By the time February 2010 came around, McLeod was driving his own car away from the Albion for the final time after Poyet followed in Swansea’s footsteps and tore up his contract, allowing him to join Wycombe Wanderers on a free.
Not content with having taking the piss by picking up a pay cheque for 30 months which was duly spent in The White House in Ditchling, McLeod further endeared himself to Seagulls supporters by saying upon his arrival at Adams Park that Wycombe had a better squad, a better ground and would have no problem avoiding relegation out of League One.
Some of the responses to those comments on North Stand Chat are an absolute joy to read and show the esteem in which McLeod was held down here in Sussex.
“The carvery at the Sportsman have lost a dependable regular”, “I can’t remember him getting too much abuse, which is a shame really as he certainly deserved it”, “It’s only a better stadium for him because the gates are wider” and best of all, “He was like a tub of fucking lard with no control, no nothing. Good riddance to the piece of shite.”
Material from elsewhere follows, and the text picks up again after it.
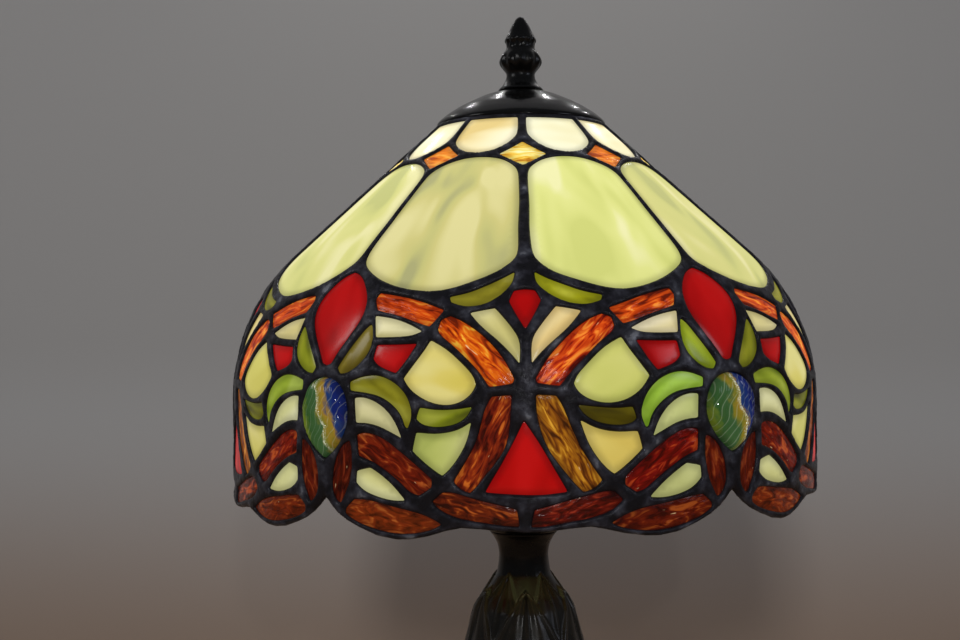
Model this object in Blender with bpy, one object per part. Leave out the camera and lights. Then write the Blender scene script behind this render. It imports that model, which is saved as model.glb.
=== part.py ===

McLeod was wrong about Wycombe’s survival hopes as well. They ended the campaign in 22nd place, five points adrift of safety. With League Two calling, McLeod was released in the summer which brought his career to an end at the age of 29 and after 238 games.
One of the other NSC posts in praise of McLeod’s contribution to the Albion complained that he was “Barrel chested, ill-physiqued and more like a poor pub player than a professional footballer.”
Ironically, that is exactly what McLeod became. He can now be found turning out for a team called Marquis in the Colchester & District Sunday Football League, helping them to a third placed finish last season.
Since signing for Marquis, McLeod is said to have continued to perform to a high standard. He is also said to enjoy the post-match entertainment, which presumably means a Sunday session and a lot of unhealthy food.
A man after our own hearts. And a million times better than that other Kevin McLeod off the telly.